▶ **Material provided**
● ● ● ● ●

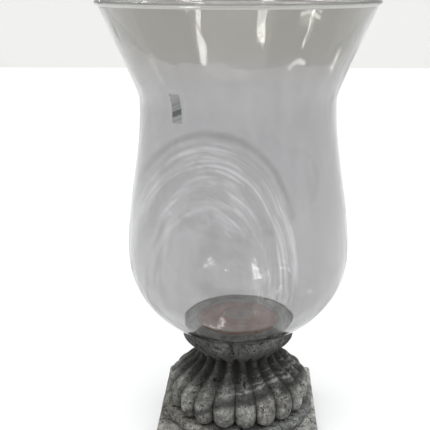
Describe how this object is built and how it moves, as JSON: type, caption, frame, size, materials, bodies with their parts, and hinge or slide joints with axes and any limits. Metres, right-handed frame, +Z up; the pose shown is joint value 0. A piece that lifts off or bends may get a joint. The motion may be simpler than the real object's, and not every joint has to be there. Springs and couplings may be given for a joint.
{
  "type": "hurricane candle lantern",
  "caption": "Clear blown-glass hurricane shade standing in the cup of a gadrooned, weathered clay pedestal with a round ring and a square plinth; holds a pillar candle.",
  "frame": {"origin": "centre of the footprint, on the surface that the felt pads stand on", "axes": "+Z up along the shade's axis; the plinth's sides are square to X and Y, and -Y is the front"},
  "size_m": [0.28, 0.2799, 0.4816],
  "materials": {
    "aged_clay": "weathered grey, pitted, matt",
    "plinth_clay": "pale speckled grey, matt",
    "terracotta": "bare fired clay, matt",
    "mortar": "dark, sandy",
    "cushion_felt": "thin grey felt",
    "pad_felt": "dense dark felt",
    "clear_glass": "clear blown glass, faintly grey-green, swirl marks",
    "label_paper": "plain white paper with a grey block, no text"
  },
  "bodies": {
    "pedestal": {"pedestal_bowl": "aged_clay", "cup_disc": "terracotta", "shade_cushion": "cushion_felt", "upper_mortar_bed": "mortar", "base_ring": "aged_clay", "lower_mortar_bed": "mortar", "plinth": "plinth_clay", "foot_pad_front_left": "pad_felt", "foot_pad_front_right": "pad_felt", "foot_pad_back_left": "pad_felt", "foot_pad_back_right": "pad_felt"},
    "shade": {"glass_shade": "clear_glass", "paper_label": "label_paper"}
  },
  "joints": [
    {"name": "shade_lift", "type": "slide", "parent": "pedestal", "child": "shade", "axis": [0, 0, 1], "range_m": [0, 0.1]}
  ]
}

● ● ● ● ●

▶ **Requirement**
Reproduce the material precisely, including every line.

▶ **Full answer**
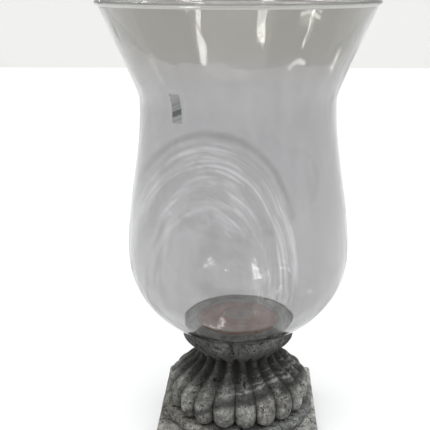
Describe how this object is built and how it moves, as JSON: type, caption, frame, size, materials, bodies with their parts, and hinge or slide joints with axes and any limits. Metres, right-handed frame, +Z up; the pose shown is joint value 0. A piece that lifts off or bends may get a joint. The motion may be simpler than the real object's, and not every joint has to be there. Springs and couplings may be given for a joint.
{
  "type": "hurricane candle lantern",
  "caption": "Clear blown-glass hurricane shade standing in the cup of a gadrooned, weathered clay pedestal with a round ring and a square plinth; holds a pillar candle.",
  "frame": {"origin": "centre of the footprint, on the surface that the felt pads stand on", "axes": "+Z up along the shade's axis; the plinth's sides are square to X and Y, and -Y is the front"},
  "size_m": [0.28, 0.2799, 0.4816],
  "materials": {
    "aged_clay": "weathered grey, pitted, matt",
    "plinth_clay": "pale speckled grey, matt",
    "terracotta": "bare fired clay, matt",
    "mortar": "dark, sandy",
    "cushion_felt": "thin grey felt",
    "pad_felt": "dense dark felt",
    "clear_glass": "clear blown glass, faintly grey-green, swirl marks",
    "label_paper": "plain white paper with a grey block, no text"
  },
  "bodies": {
    "pedestal": {"pedestal_bowl": "aged_clay", "cup_disc": "terracotta", "shade_cushion": "cushion_felt", "upper_mortar_bed": "mortar", "base_ring": "aged_clay", "lower_mortar_bed": "mortar", "plinth": "plinth_clay", "foot_pad_front_left": "pad_felt", "foot_pad_front_right": "pad_felt", "foot_pad_back_left": "pad_felt", "foot_pad_back_right": "pad_felt"},
    "shade": {"glass_shade": "clear_glass", "paper_label": "label_paper"}
  },
  "joints": [
    {"name": "shade_lift", "type": "slide", "parent": "pedestal", "child": "shade", "axis": [0, 0, 1], "range_m": [0, 0.1]}
  ]
}